Task instructions: Each line below is to be written out in full, exactly as shown.

Data provided:
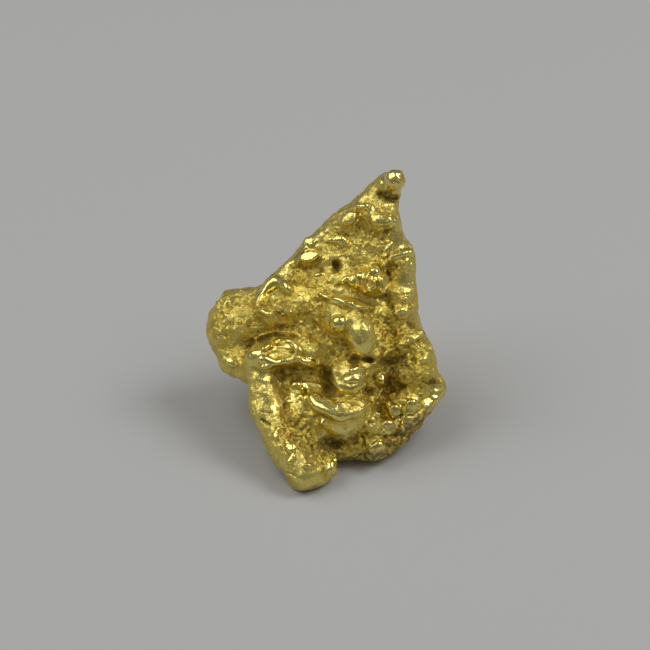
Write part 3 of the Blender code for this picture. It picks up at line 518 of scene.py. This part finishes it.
to_face = np.array(FACE.inverted())
to_stand = np.array(FACE)
seen = points @ to_face[:3, :3].T + to_face[:3, 3]
rings = []
for (across, up), radius, half_width, depth in RING_CREASES:
    ring = []
    for turn in np.linspace(0, 2 * math.pi, RING_SIDES + 1):
        ring.append((across + radius * math.cos(turn), up + radius * math.sin(turn)))
    rings.append((ring, half_width, depth))
surface = surface_of(nugget.data)
for line, half_width, depth in CREASES + rings:
    nearest = np.full(len(seen), np.inf)
    line_out = np.zeros(len(seen))
    for start, end in zip(line, line[1:]):
        start_out = out_at(surface, *start)
        end_out = out_at(surface, *end)
        run = np.array(end) - np.array(start)
        share = np.clip((seen[:, :2] - start) @ run / (run @ run), 0.0, 1.0)
        gap = np.linalg.norm(seen[:, :2] - start - share[:, None] * run, axis=1)
        closer = gap < nearest
        nearest[closer] = gap[closer]
        line_out[closer] = (start_out + share * (end_out - start_out))[closer]
    reach = CREASED * np.clip(1.0 - (nearest / (CREASE_REACH * half_width)) ** 2, 0.0, 1.0) ** 2
    near = np.clip(CREASE_FADED - np.abs(seen[:, 2] - line_out) / CREASE_FADE, 0.0, 1.0)
    seen[:, 2] -= depth * reach * near
points = seen @ to_stand[:3, :3].T + to_stand[:3, 3]
normals = normals_of(points)

# How worn each point is, from 0 where the gold is etched to 1 where it is polished
LUMP_ROUNDS = 90  # rounds of averaging that tell a lump from the mass around it
LUMP_BULGE = 0.16  # a lump that stands out this much is polished, and a hollow this deep is etched
PATCH_END = 1.6  # a patch is gone where the squares of the offsets, in half sizes, add up to this
PATCH_FACING = (2.0, 0.6)  # and it fades as the skin turns away: how fast, and what is left edge-on
WORN_BY_PATCH = 0.7
LEDGE_PATCH = 1.1  # the worn patch of a ledge, next to its half sizes
LEDGE_WORN = 0.8
UNEVENLY_WORN = (1.3, 0.35)  # size of a cloud of wear, how much it wears
WORN_ROUNDS = 3
facing = np.clip(normals @ np.array(OUT) * PATCH_FACING[0] + PATCH_FACING[1], 0.0, 1.0)
worn = 0.5 + 0.5 * np.clip(bulge(points, normals, LUMP_ROUNDS) / LUMP_BULGE, -1.0, 1.0)
ledges = []
for across, up, half_width, half_height, turn, side in LEDGES:
    if side != "heap":
        ledges.append(((across, up), (LEDGE_PATCH * half_width, LEDGE_PATCH * half_height), turn, LEDGE_WORN))


def within(centre, half_sizes, turn):
    """How far each point lies inside an oval patch of the face: 1 well inside, 0 outside."""
    angle = math.radians(turn)
    offset = seen[:, :2] - centre
    along_width = (offset @ (math.cos(angle), math.sin(angle))) / half_sizes[0]
    along_height = (offset @ (-math.sin(angle), math.cos(angle))) / half_sizes[1]
    return np.clip(PATCH_END - (along_width**2 + along_height**2), 0.0, 1.0) * facing


for centre, half_sizes, turn, amount in WORN + ledges:
    worn += WORN_BY_PATCH * amount * within(centre, half_sizes, turn)
dirt = np.zeros(len(points))
for centre, half_sizes, turn, amount in DIRTY:
    dirt = np.maximum(dirt, amount * within(centre, half_sizes, turn))
clouds = np.array([noise.noise(Vector(point) / UNEVENLY_WORN[0]) for point in points])
worn = np.clip(worn + UNEVENLY_WORN[1] * clouds, 0.0, 1.0)
worn = spread(worn[:, None], WORN_ROUNDS)[:, 0]

# The etched skin: bowls with sharp crests between them, grains in the hollows, and a fine unevenness
BOWLS = ((0.9, 0.07), (0.4, 0.045))  # size of a bowl, and how high its crests stand over its floor
CREST_WIDTH = 0.55  # in bowls
CREST_SHARE = 0.3  # how far a bowl's floor lies under the skin, next to the height of its crests
BOWLS_ETCHED = 1.3  # how fast bowls deepen as the gold is more etched
GRAINS = (0.22, 0.06)  # size of a grain, and how much it falls from its middle over that size
GRAIN_EDGE = 0.4  # where a grain meets the skin, in its size
GRAINS_ETCHED = (1.6, 0.5)  # how fast grains rise as the gold is more etched, and how late
UNEVEN = ((1.5, 0.14), (0.55, 0.05))  # size of a swelling, its height
WARP = (0.45, 0.7)  # how far the cells of a bowl or grain are bent, and how many bends in a cell
RESTING = (0.1, 0.4)  # the skin stays flat below this height, and its relief is whole this much higher


def nearest_cell(point, size):
    """The distance to the nearest of the scattered centres, in cell sizes, and to the next."""
    spot = Vector(point) / size
    spot += WARP[0] * noise.noise_vector(spot * WARP[1])
    return noise.voronoi(spot)[0][:2]


etched = 1.0 - worn
lift = np.zeros(len(points))
for size, height in BOWLS:
    cells = np.array([nearest_cell(point, size) for point in points])
    crest = np.clip(1.0 - (cells[:, 1] - cells[:, 0]) / CREST_WIDTH, 0.0, 1.0) ** 2
    lift += height * (crest - CREST_SHARE) * np.clip(etched * BOWLS_ETCHED, 0.0, 1.0)
cells = np.array([nearest_cell(point, GRAINS[0]) for point in points])
grainy = np.clip(etched * GRAINS_ETCHED[0] - GRAINS_ETCHED[1], 0.0, 1.0)
lift += GRAINS[1] * (GRAIN_EDGE - cells[:, 0]) * grainy
for size, height in UNEVEN:
    lift += height * np.array([noise.noise(Vector(point) / size) for point in points])
above = np.clip((points[:, 2] - RESTING[0]) / RESTING[1], 0.0, 1.0)
points = points + normals * (lift * above)[:, None]
normals = normals_of(points)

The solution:
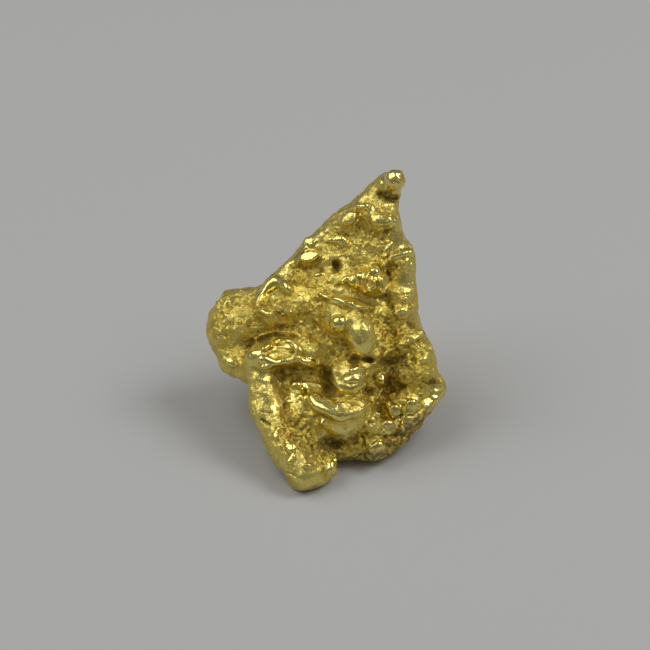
Write part 3 of the Blender code for this picture. It picks up at line 518 of scene.py. This part finishes it.
to_face = np.array(FACE.inverted())
to_stand = np.array(FACE)
seen = points @ to_face[:3, :3].T + to_face[:3, 3]
rings = []
for (across, up), radius, half_width, depth in RING_CREASES:
    ring = []
    for turn in np.linspace(0, 2 * math.pi, RING_SIDES + 1):
        ring.append((across + radius * math.cos(turn), up + radius * math.sin(turn)))
    rings.append((ring, half_width, depth))
surface = surface_of(nugget.data)
for line, half_width, depth in CREASES + rings:
    nearest = np.full(len(seen), np.inf)
    line_out = np.zeros(len(seen))
    for start, end in zip(line, line[1:]):
        start_out = out_at(surface, *start)
        end_out = out_at(surface, *end)
        run = np.array(end) - np.array(start)
        share = np.clip((seen[:, :2] - start) @ run / (run @ run), 0.0, 1.0)
        gap = np.linalg.norm(seen[:, :2] - start - share[:, None] * run, axis=1)
        closer = gap < nearest
        nearest[closer] = gap[closer]
        line_out[closer] = (start_out + share * (end_out - start_out))[closer]
    reach = CREASED * np.clip(1.0 - (nearest / (CREASE_REACH * half_width)) ** 2, 0.0, 1.0) ** 2
    near = np.clip(CREASE_FADED - np.abs(seen[:, 2] - line_out) / CREASE_FADE, 0.0, 1.0)
    seen[:, 2] -= depth * reach * near
points = seen @ to_stand[:3, :3].T + to_stand[:3, 3]
normals = normals_of(points)

# How worn each point is, from 0 where the gold is etched to 1 where it is polished
LUMP_ROUNDS = 90  # rounds of averaging that tell a lump from the mass around it
LUMP_BULGE = 0.16  # a lump that stands out this much is polished, and a hollow this deep is etched
PATCH_END = 1.6  # a patch is gone where the squares of the offsets, in half sizes, add up to this
PATCH_FACING = (2.0, 0.6)  # and it fades as the skin turns away: how fast, and what is left edge-on
WORN_BY_PATCH = 0.7
LEDGE_PATCH = 1.1  # the worn patch of a ledge, next to its half sizes
LEDGE_WORN = 0.8
UNEVENLY_WORN = (1.3, 0.35)  # size of a cloud of wear, how much it wears
WORN_ROUNDS = 3
facing = np.clip(normals @ np.array(OUT) * PATCH_FACING[0] + PATCH_FACING[1], 0.0, 1.0)
worn = 0.5 + 0.5 * np.clip(bulge(points, normals, LUMP_ROUNDS) / LUMP_BULGE, -1.0, 1.0)
ledges = []
for across, up, half_width, half_height, turn, side in LEDGES:
    if side != "heap":
        ledges.append(((across, up), (LEDGE_PATCH * half_width, LEDGE_PATCH * half_height), turn, LEDGE_WORN))


def within(centre, half_sizes, turn):
    """How far each point lies inside an oval patch of the face: 1 well inside, 0 outside."""
    angle = math.radians(turn)
    offset = seen[:, :2] - centre
    along_width = (offset @ (math.cos(angle), math.sin(angle))) / half_sizes[0]
    along_height = (offset @ (-math.sin(angle), math.cos(angle))) / half_sizes[1]
    return np.clip(PATCH_END - (along_width**2 + along_height**2), 0.0, 1.0) * facing


for centre, half_sizes, turn, amount in WORN + ledges:
    worn += WORN_BY_PATCH * amount * within(centre, half_sizes, turn)
dirt = np.zeros(len(points))
for centre, half_sizes, turn, amount in DIRTY:
    dirt = np.maximum(dirt, amount * within(centre, half_sizes, turn))
clouds = np.array([noise.noise(Vector(point) / UNEVENLY_WORN[0]) for point in points])
worn = np.clip(worn + UNEVENLY_WORN[1] * clouds, 0.0, 1.0)
worn = spread(worn[:, None], WORN_ROUNDS)[:, 0]

# The etched skin: bowls with sharp crests between them, grains in the hollows, and a fine unevenness
BOWLS = ((0.9, 0.07), (0.4, 0.045))  # size of a bowl, and how high its crests stand over its floor
CREST_WIDTH = 0.55  # in bowls
CREST_SHARE = 0.3  # how far a bowl's floor lies under the skin, next to the height of its crests
BOWLS_ETCHED = 1.3  # how fast bowls deepen as the gold is more etched
GRAINS = (0.22, 0.06)  # size of a grain, and how much it falls from its middle over that size
GRAIN_EDGE = 0.4  # where a grain meets the skin, in its size
GRAINS_ETCHED = (1.6, 0.5)  # how fast grains rise as the gold is more etched, and how late
UNEVEN = ((1.5, 0.14), (0.55, 0.05))  # size of a swelling, its height
WARP = (0.45, 0.7)  # how far the cells of a bowl or grain are bent, and how many bends in a cell
RESTING = (0.1, 0.4)  # the skin stays flat below this height, and its relief is whole this much higher


def nearest_cell(point, size):
    """The distance to the nearest of the scattered centres, in cell sizes, and to the next."""
    spot = Vector(point) / size
    spot += WARP[0] * noise.noise_vector(spot * WARP[1])
    return noise.voronoi(spot)[0][:2]


etched = 1.0 - worn
lift = np.zeros(len(points))
for size, height in BOWLS:
    cells = np.array([nearest_cell(point, size) for point in points])
    crest = np.clip(1.0 - (cells[:, 1] - cells[:, 0]) / CREST_WIDTH, 0.0, 1.0) ** 2
    lift += height * (crest - CREST_SHARE) * np.clip(etched * BOWLS_ETCHED, 0.0, 1.0)
cells = np.array([nearest_cell(point, GRAINS[0]) for point in points])
grainy = np.clip(etched * GRAINS_ETCHED[0] - GRAINS_ETCHED[1], 0.0, 1.0)
lift += GRAINS[1] * (GRAIN_EDGE - cells[:, 0]) * grainy
for size, height in UNEVEN:
    lift += height * np.array([noise.noise(Vector(point) / size) for point in points])
above = np.clip((points[:, 2] - RESTING[0]) / RESTING[1], 0.0, 1.0)
points = points + normals * (lift * above)[:, None]
normals = normals_of(points)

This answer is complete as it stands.